Untested new Fed Chairman Jerome Powell will face a major challenge if inflationary pressures continue to build. A key question is whether Powell, a hawk, is prepared to raise rates in the face of a stock market selloff.

Some analysts forecast that the Fed will raise rates four times in 2018 and twice more in 2019 with the Fed Funds Target Rate (FFTR) reaching three percent at the peak of the hiking cycle. Policy tightening in the United States will have an impact on other major central banks’ monetary policies. The outlook for monetary policy over the coming months for major central banks is as follows.

Despite quantitative easing, it remains puzzling that a number of advanced economies are experiencing low inflation. The Fed suggests that this could be due to “more persistent factors” restraining price growth. One possibility is that the natural rate of unemployment – i.e. at which the job market neither pushes up inflation nor holds it back – could be lower in some countries than many economists assume.

The ECB has acknowledged that strong cyclical momentum and reduced slack in the economy should lead inflation to converge on its two percent target. But domestic price pressures remain muted overall and have yet to display convincing signs of a sustained upward trend.

Net asset purchases at the new monthly pace of EUR 30 billion are intended to run until the end of September or beyond if necessary.
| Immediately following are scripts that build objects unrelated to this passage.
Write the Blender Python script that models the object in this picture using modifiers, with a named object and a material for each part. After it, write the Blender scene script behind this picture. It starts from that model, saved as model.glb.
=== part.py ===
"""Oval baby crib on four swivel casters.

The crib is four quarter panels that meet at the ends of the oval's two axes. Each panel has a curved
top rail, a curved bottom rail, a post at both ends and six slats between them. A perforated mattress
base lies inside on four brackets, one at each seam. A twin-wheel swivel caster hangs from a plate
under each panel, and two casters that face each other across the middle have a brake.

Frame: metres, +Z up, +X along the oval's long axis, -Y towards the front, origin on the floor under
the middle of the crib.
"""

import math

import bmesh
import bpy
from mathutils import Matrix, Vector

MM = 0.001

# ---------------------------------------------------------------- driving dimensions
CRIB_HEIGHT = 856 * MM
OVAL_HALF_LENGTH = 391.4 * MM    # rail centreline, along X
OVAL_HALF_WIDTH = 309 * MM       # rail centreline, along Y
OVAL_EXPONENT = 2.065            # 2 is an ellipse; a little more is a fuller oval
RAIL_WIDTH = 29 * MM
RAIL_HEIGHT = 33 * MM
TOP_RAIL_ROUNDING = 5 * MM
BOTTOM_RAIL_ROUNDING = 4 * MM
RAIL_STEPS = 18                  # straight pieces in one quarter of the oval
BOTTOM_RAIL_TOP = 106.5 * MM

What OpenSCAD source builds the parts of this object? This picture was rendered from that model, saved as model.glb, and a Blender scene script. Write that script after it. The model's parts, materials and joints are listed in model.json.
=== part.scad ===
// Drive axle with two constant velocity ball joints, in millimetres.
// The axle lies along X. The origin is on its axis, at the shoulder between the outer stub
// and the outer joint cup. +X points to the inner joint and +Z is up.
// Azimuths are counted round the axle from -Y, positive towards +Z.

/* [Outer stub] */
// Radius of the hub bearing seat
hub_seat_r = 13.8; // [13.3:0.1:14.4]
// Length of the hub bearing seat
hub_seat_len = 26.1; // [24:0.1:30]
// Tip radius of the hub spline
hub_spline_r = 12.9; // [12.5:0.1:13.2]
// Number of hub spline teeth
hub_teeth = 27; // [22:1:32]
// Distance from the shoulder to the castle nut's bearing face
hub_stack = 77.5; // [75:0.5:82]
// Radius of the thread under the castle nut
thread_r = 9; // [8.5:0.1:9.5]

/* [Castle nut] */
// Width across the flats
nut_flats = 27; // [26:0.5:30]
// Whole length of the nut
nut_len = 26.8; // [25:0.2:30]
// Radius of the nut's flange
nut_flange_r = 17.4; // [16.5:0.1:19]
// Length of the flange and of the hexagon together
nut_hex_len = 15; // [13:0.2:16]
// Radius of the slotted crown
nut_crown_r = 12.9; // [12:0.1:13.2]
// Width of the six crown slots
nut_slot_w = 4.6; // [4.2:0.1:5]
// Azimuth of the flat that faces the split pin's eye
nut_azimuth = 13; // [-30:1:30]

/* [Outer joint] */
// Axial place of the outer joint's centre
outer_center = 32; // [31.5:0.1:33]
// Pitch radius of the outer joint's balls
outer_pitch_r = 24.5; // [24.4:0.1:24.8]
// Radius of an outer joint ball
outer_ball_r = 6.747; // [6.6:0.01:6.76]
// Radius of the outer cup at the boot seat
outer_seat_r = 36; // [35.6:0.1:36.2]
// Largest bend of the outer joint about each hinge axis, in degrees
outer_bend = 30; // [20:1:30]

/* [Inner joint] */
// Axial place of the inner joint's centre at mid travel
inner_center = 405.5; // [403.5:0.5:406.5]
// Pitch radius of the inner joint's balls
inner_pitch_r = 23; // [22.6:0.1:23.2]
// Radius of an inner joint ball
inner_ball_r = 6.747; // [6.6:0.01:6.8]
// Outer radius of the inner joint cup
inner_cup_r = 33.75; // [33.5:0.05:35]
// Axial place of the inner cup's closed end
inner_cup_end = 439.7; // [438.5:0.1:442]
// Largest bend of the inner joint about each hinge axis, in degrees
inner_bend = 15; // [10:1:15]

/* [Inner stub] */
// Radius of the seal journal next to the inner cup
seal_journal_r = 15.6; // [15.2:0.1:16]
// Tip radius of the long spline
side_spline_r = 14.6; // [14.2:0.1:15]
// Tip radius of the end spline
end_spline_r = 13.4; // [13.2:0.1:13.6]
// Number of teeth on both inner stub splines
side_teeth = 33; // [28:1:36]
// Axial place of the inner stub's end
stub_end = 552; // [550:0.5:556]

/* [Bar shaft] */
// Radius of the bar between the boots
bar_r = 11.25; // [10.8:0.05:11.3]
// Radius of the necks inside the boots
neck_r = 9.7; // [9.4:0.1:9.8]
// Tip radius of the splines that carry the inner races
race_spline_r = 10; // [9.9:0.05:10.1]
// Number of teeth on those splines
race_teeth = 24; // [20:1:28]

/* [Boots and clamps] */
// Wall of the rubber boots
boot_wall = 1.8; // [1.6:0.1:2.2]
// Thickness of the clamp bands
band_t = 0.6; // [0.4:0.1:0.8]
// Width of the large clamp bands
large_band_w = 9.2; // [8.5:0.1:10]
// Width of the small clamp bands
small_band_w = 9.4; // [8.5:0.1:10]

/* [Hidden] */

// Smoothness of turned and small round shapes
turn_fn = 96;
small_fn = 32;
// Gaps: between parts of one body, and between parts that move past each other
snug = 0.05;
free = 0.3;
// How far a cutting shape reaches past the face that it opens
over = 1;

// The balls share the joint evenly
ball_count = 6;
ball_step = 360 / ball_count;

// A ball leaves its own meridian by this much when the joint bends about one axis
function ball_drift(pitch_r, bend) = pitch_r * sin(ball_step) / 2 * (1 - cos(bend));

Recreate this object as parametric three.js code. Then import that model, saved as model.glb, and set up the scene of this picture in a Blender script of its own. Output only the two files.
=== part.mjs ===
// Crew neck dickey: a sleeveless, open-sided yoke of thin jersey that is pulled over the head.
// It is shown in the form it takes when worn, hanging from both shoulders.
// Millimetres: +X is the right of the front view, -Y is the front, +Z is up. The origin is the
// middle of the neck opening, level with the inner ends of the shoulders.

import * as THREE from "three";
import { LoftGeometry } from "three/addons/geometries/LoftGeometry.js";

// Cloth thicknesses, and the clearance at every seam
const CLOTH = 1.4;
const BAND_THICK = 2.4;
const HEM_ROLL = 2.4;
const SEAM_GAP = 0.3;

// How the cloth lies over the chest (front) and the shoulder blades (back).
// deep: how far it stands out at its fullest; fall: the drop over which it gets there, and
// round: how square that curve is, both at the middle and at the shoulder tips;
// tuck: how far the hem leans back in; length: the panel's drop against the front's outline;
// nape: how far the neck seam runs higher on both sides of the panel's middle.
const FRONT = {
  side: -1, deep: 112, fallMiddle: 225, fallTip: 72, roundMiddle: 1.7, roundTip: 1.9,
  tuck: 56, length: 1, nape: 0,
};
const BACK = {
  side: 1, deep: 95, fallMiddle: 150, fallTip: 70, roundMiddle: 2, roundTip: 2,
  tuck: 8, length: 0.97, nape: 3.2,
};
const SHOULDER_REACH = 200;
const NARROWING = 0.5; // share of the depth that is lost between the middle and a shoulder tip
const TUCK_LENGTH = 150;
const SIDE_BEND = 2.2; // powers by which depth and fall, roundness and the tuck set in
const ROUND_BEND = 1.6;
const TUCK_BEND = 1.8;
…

One observes upside risks to the outlook with rate hikes not expected before 2019. But the ECB cautions that volatility in the exchange rate – a source of uncertainty – could pose downside risks to price stability and growth, and must be closely monitored.

Inflation in the UK has edged higher in recent months, further strengthening expectations that the Bank of England’s (BoE) next rate hike will come within three to six months. The BoE will likely target 10 May when the next Inflation Report is released. But there is heightened risk that a Brexit shock (if differences on the transition agreement and Irish border issue cannot be resolved in a timely manner) could change the policy imperative.

In Japan, consumer confidence – which is stabilising at a moderate level from its recent high – hasn’t been sufficient to boost domestic demand. Despite the rise in inflation in recent months, the Bank of Japan (BoJ) is unlikely to change its accommodative policy stance. Inflation remains well below BoJ’s two percent inflation target in spite of its aggressive approach under Governor Haruhiko Kuroda.

BoJ has hinted that an exit from ultra-easy monetary policy is some way off but seems more upbeat on the trajectory of inflation. Inflation expectations are expected to recover further with the continuity of expansionary fiscal and monetary policy.

China’s monetary policy stance is likely to remain neutral in 2018 despite rising inflation with policy makers expected to continue to balance growth and deleveraging. Stable growth at 6.8 percent year on year in the fourth quarter suggests that the People’s Bank of China will adopt a ‘wait and see’ approach to making further adjustments to monetary policy.

We maintain our view that inflation dynamics will not be a major driver of the monetary policy stance.